Requirements: In the entries below, identify every line with the string "this" and copy it.

Parts and joints as JSON:
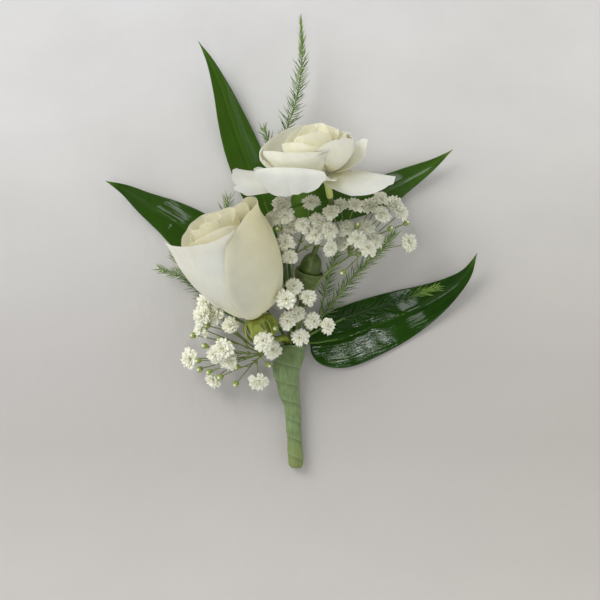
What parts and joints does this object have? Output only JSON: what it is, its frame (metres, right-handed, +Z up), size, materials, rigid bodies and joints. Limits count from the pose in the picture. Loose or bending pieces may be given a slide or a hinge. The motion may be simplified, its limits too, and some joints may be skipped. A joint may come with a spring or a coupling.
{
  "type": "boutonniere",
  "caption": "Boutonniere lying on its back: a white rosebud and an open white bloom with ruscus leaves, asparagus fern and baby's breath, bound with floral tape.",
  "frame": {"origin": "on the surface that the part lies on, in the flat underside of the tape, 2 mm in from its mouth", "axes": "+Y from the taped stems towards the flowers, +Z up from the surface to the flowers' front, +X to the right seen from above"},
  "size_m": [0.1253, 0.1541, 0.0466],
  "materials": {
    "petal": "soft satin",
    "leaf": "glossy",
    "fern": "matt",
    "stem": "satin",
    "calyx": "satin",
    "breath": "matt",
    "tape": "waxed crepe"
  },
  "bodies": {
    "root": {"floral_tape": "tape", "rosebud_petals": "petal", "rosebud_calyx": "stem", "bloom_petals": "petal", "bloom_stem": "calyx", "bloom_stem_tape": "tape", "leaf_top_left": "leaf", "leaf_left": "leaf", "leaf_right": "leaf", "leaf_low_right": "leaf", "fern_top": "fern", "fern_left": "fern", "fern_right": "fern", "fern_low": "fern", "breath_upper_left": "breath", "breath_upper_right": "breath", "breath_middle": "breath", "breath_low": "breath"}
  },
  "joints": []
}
* * *
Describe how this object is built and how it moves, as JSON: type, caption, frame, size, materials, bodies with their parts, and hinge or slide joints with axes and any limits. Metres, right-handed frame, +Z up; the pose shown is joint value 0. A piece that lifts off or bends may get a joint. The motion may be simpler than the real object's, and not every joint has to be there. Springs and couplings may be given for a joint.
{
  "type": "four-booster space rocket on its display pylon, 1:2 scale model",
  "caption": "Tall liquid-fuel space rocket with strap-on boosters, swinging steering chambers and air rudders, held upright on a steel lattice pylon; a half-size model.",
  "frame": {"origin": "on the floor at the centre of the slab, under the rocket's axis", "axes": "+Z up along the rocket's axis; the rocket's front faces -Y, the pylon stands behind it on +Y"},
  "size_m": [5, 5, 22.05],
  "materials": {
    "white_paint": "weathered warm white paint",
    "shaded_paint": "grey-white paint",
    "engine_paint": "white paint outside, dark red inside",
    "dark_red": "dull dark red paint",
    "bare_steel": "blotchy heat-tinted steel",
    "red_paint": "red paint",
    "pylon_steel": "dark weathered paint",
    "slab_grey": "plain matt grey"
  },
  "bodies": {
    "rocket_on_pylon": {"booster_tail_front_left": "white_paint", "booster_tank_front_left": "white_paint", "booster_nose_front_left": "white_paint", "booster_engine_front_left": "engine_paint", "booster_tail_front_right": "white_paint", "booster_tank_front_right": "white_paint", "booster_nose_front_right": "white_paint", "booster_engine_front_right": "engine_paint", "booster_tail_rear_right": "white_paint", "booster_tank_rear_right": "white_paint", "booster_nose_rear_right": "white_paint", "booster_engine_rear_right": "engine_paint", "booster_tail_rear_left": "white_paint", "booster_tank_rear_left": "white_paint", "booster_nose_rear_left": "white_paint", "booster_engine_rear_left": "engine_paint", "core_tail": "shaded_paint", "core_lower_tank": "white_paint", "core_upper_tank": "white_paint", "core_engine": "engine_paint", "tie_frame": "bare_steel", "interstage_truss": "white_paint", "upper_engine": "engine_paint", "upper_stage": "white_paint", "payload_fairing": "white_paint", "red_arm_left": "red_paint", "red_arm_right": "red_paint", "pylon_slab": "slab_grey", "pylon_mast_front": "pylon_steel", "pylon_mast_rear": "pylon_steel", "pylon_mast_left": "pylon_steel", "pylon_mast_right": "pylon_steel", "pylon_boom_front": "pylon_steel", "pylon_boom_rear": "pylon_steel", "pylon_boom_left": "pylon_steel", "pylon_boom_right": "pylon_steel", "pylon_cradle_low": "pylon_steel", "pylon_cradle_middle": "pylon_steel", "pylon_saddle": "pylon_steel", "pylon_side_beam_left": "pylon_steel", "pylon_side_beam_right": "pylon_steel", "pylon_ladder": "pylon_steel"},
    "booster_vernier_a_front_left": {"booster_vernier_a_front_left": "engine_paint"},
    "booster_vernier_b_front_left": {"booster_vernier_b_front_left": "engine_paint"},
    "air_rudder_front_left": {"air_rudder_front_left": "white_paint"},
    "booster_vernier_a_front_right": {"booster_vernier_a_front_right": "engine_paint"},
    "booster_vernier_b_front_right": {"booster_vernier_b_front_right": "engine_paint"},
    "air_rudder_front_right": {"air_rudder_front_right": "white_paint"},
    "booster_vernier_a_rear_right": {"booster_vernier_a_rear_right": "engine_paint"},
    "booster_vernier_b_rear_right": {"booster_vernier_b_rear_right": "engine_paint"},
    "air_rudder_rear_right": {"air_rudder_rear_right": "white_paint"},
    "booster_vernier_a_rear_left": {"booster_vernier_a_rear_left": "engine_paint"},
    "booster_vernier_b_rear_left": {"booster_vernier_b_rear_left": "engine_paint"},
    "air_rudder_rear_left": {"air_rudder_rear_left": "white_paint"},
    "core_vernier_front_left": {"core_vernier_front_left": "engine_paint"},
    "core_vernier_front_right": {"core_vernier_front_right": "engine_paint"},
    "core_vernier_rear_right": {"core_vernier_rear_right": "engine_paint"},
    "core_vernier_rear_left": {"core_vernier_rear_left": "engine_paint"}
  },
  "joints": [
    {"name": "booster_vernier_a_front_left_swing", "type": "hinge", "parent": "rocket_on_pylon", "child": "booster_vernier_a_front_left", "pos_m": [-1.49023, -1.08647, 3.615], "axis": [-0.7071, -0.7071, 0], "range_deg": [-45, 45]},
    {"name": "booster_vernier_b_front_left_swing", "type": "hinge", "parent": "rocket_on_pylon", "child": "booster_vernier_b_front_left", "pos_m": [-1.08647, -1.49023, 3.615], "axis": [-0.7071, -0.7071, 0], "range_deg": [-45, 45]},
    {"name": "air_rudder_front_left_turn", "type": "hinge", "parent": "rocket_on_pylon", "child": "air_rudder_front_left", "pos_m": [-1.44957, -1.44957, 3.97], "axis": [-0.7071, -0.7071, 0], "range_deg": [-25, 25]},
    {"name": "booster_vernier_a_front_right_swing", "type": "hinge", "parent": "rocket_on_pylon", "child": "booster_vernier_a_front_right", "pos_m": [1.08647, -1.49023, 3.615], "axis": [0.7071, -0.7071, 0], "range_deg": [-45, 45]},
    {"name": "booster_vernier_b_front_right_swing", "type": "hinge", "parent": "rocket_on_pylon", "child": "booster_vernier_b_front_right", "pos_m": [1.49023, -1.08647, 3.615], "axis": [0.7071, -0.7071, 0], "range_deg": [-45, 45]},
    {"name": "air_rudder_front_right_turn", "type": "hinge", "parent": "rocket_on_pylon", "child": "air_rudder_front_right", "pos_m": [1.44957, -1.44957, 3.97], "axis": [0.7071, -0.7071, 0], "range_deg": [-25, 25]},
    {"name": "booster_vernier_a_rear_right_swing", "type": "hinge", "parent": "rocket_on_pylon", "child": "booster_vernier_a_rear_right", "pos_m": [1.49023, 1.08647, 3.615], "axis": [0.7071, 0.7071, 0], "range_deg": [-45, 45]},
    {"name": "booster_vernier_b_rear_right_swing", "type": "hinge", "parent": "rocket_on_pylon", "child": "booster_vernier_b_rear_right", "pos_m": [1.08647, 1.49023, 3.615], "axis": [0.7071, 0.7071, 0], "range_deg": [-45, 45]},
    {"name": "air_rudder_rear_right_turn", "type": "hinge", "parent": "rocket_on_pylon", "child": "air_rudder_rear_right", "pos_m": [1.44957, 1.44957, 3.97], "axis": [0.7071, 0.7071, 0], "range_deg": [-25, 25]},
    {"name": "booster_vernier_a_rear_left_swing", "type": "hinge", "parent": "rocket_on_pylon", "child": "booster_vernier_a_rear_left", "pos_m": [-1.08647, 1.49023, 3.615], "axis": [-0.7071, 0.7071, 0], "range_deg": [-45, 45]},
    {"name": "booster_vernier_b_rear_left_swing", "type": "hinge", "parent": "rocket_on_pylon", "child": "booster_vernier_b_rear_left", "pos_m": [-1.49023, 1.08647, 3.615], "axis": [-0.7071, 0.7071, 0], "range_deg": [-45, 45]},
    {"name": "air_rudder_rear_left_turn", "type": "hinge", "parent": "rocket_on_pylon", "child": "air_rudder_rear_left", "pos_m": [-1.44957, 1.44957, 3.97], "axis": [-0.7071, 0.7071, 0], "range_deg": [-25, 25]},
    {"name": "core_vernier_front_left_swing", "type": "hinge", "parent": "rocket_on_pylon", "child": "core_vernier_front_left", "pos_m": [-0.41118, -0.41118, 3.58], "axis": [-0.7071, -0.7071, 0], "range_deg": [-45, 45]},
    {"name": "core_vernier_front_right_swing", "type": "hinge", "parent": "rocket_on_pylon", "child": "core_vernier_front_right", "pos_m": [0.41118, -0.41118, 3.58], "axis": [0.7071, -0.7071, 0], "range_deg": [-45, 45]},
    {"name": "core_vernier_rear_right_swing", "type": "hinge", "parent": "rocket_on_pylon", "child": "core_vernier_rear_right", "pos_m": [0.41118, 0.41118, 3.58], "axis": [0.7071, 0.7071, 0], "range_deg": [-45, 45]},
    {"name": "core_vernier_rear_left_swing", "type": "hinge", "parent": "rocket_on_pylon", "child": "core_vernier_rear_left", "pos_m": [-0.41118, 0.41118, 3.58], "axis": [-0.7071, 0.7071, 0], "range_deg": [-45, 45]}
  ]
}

Answer in full:
What parts and joints does this object have? Output only JSON: what it is, its frame (metres, right-handed, +Z up), size, materials, rigid bodies and joints. Limits count from the pose in the picture. Loose or bending pieces may be given a slide or a hinge. The motion may be simplified, its limits too, and some joints may be skipped. A joint may come with a spring or a coupling.
Describe how this object is built and how it moves, as JSON: type, caption, frame, size, materials, bodies with their parts, and hinge or slide joints with axes and any limits. Metres, right-handed frame, +Z up; the pose shown is joint value 0. A piece that lifts off or bends may get a joint. The motion may be simpler than the real object's, and not every joint has to be there. Springs and couplings may be given for a joint.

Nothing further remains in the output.